また、マスコミで紹介されるディズニー流人材教育には、「ディズニー・ユニバーシティ」での導入研修とともに、サンクスデーがある。これは、1年に1度、東京ディズニーリゾートで働く準社員のためだけに閉園後のパークを貸し切り、上司である役員や社員がキャストとなり、準社員をゲストとして迎えるというものだ。
「パーク内を自由に遊べるなどとされていますが、開放されているのはシンデレラ城周辺のごく一部で、数時間のみ。正社員がキャストを務めるといっても、普段の業務とはまったく異なりますから、準社員のなかには、そのサポートとして通常の業務を行わざるを得ない準社員もいます。このイベントは、働きやすい環境だとマスコミを通じて若者にアピールするイメージアップ戦略にしか思えません。福利厚生を考えるならば、若者がディズニーを辞めたあとにも使えるスキルの研修を行ってほしい」(オリエンタルランドユニオン)
効率化とコスト削減でキャストは使い捨て
さらに、同誌特集記事『コラム パレードがしょぼいと不満 ディズニー経費率減少の謎』では、効率化とコスト削減を進めるディズニーリゾートの姿が数字となって現れている。
「テーマパーク研究の第一人者である桜美林大学ビジネスマネジメント学群の山口有次教授の研究室から、興味深い論文が発表された。周年イベント時のキャラクターとダンサーの数を比較したところ、2003年の20周年イベントではキャラクター50人、ダンサー120人だったのに対し、13年の30周年イベントではキャラクター50人、ダンサー72人と4分の3程度になっていたのだ」(同記事より)
財務諸表上では、エンターテインメント制作費が09年3月期の154億2000万円から14年3月期は55億5000万円とおよそ3分の1にまで激減していることは、オリエンタルランドユニオン側も指摘している。
ところで、オリエンタルランドは今年7月、経営計画「2023ありたい姿」をまとめている。そこには、今後10年間で設備投資に総額5000億円をつぎ込み、年間3000万人レベルの集客ができるテーマパークへ進化する姿がある。

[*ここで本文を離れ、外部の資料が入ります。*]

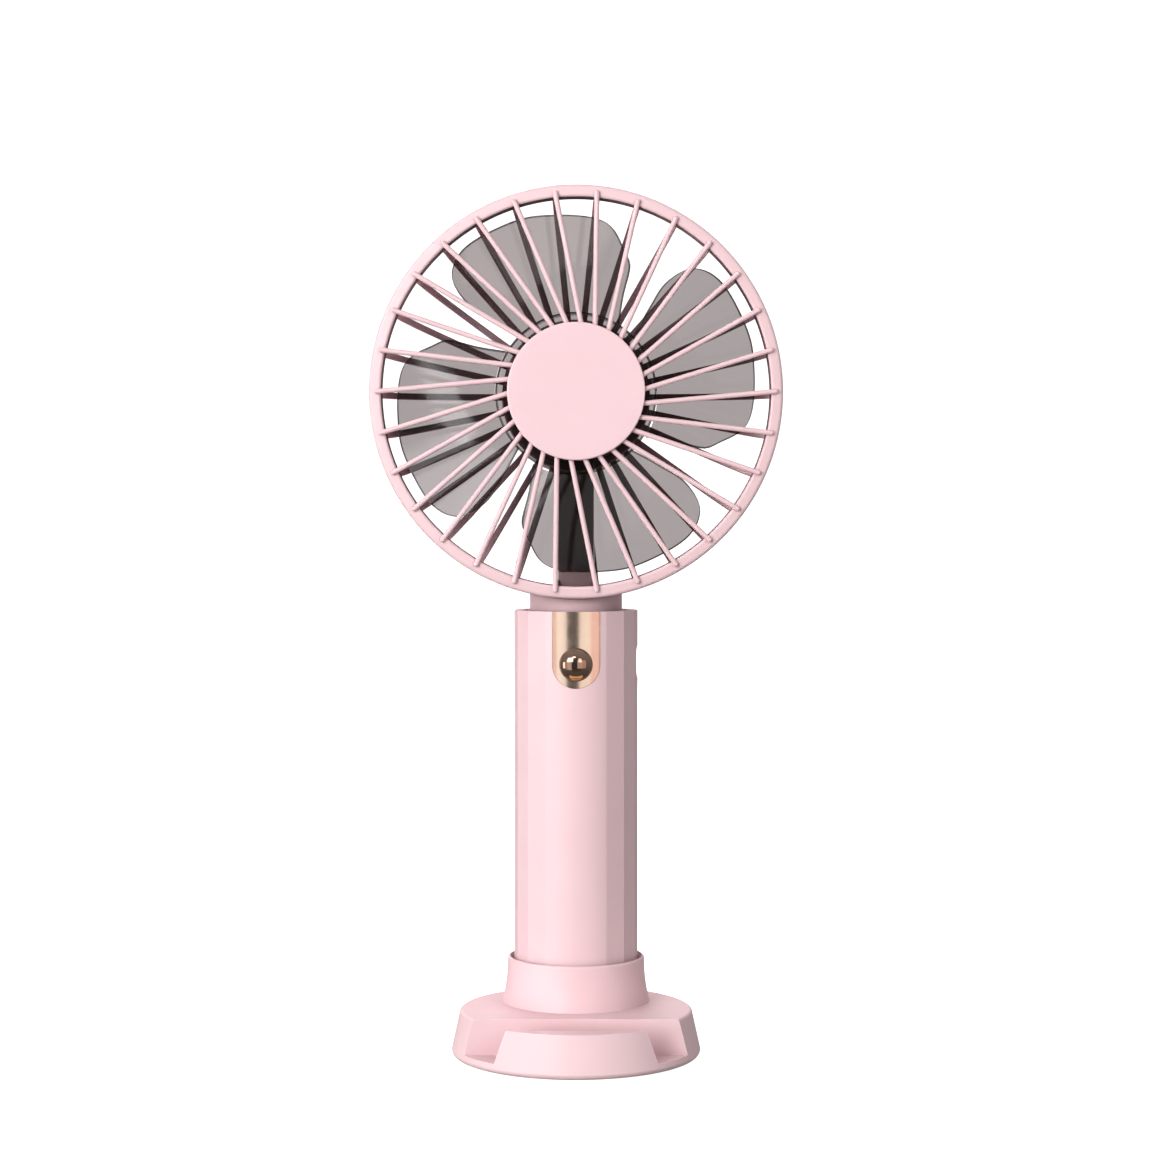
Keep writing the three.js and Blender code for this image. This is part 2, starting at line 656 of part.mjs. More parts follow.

ただし、そこにはキャストへの投資に関する記述は一切ない。
「私たちは今後10年で、従業員の約9割が終身雇用契約のディズニーランド・パリのような待遇にしてほしい、とまではいいませんが、まずは請負業者(中間業者)と請負契約を結ぶ形を取りながら就業実態は事実上の派遣形態である『偽装請負』をやめさせ、直接雇用を要望します。その先には、キャストがディズニーリゾートで働いた経験を誇れるような職場環境に変わるように働きかけていきたい」(オリエンタルランドユニオン)
このままでは、これからの10年も準社員の使い捨てが続きかねないのだ。
なお、オリエンタルランドユニオン側が申し立てた偽装請負に関する東京都労働委員会の審問が9月末より始まる。注目したい。